Ncube explained that he would not merge the two companies before selling them off. Instead, he wants to create a special purpose vehicle (SPV) that would control both firms.

“We would set up an SPV, which could then take 100% of the equity in the two entities. They (NetOne and TelOne) would be both held by this SPV, and then the shares are sold at SPV level. You don’t have to do anything about merging operations,” Ncube said.

Government would then sell 60% of the SPV to suitors, keeping the remaining 40%. Ncube however said government is willing to negotiate with investors on that 40%.

Wrong number?

Ncube expects to have a preferred bidder in place by September. However, it will not be an easy sale. The companies are saddled with debt, which makes them unattractive to investors.

TelOne made $11.8 million loss in 2018. The company had legacy debts of about $384 million as of December 2018, and Ncube admits that these debts “do not help the balance sheet of the company and something therefore needs to be done to help the company move forward”.

NetOne liabilities exceed its assets by about $48 billion, although it managed to swing from a $58 million loss in 2017 to a $10million profit last year.

NetOne was the first to offer a mobile service in 1996, a two-year head start on Econet. But lack of capital and poor management saw NetOne overtaken by Econet, which now controls over 65% of market share. Ncube says the NetOne and TelOne fell behind because they had no capital from their shareholder, the government.
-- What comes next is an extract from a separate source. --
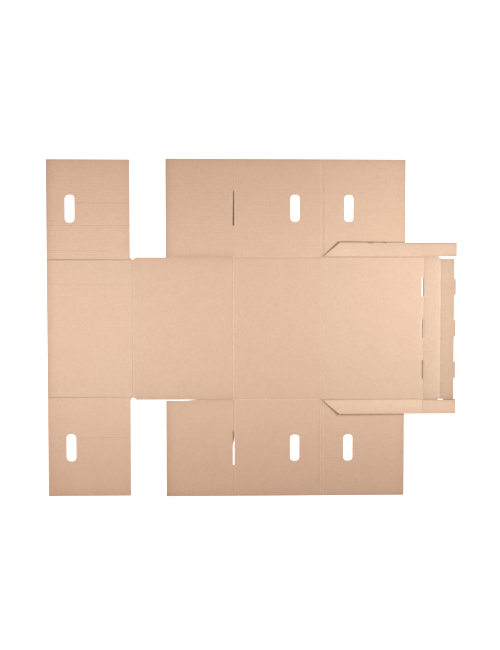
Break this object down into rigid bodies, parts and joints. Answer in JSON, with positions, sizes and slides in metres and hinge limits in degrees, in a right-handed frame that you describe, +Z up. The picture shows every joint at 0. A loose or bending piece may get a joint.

“These two companies have done all they could to compete in an environment where they had no access to equity capital, because government is constrained in terms of putting equity (capital),” Ncube says.

“This means they had to borrow offshore, but debt is saddling these companies so what they need is equity injection, technology injection in hard USD, hence our desire to partially privatise these companies.”

Playing catch-up, NetOne has received $285 million in Government-guaranteed loans from China for network expansion since 2016.

This month, TelOne commissioned a US$23.6 million fibre backbone network. However, the company owes US$500 000 in interest payments for the first phase of the US$98 million project, funded by the China Eximbank.

TelOne is sitting on letters of demand, worth a total of US$22 million, from foreign suppliers. Telecom Capital Finance, based in Mauritius, has threatened to seize TelOne’s share of the West Indian Ocean Cable Company (WIOCC) over a $1.1 million debt.

Who would buy?

In October last year, Cabinet granted NetOne approval to start negotiations on a joint venture agreement with Telkom of South Africa. There has been no further update on this since. In 2010, another South African firm, MTN, abandoned an attempt to take over 51% of NetOne.

Ncube said he is aware of these previous bids and believes that the two South African firms would get more value from a bundled TelOne and NetOne deal.

“If these entities are still interested – and we will approach them by the way and let them know – then they have a much bigger asset to compete for in the form of the two assets together as opposed to a TelOne or NetOne which was the case before. But there will be other suitors that we will invite,” he said.

Any bidder would need to have the capacity to handle both fixed and mobile telephony, Ncube said, which would suit firms of the likes of Telkom’s scale.

TelOne, despite its legacy debts, can be an attractive prospect for investors. The company has its roots in fixed telephony, but, under CEO Chipo Mtasa, it has been successfully shifting focus towards broadband in recent years as voice revenues plummet worldwide. Internet services accounted for 38% of TelOne revenues in 2017, up from 29% in 2016.

TelOne’s blended average revenue per user (ARPU) – a measure of how much each customer spends on the network – is US$27. However, for broadband alone, ARPU stands at US$409.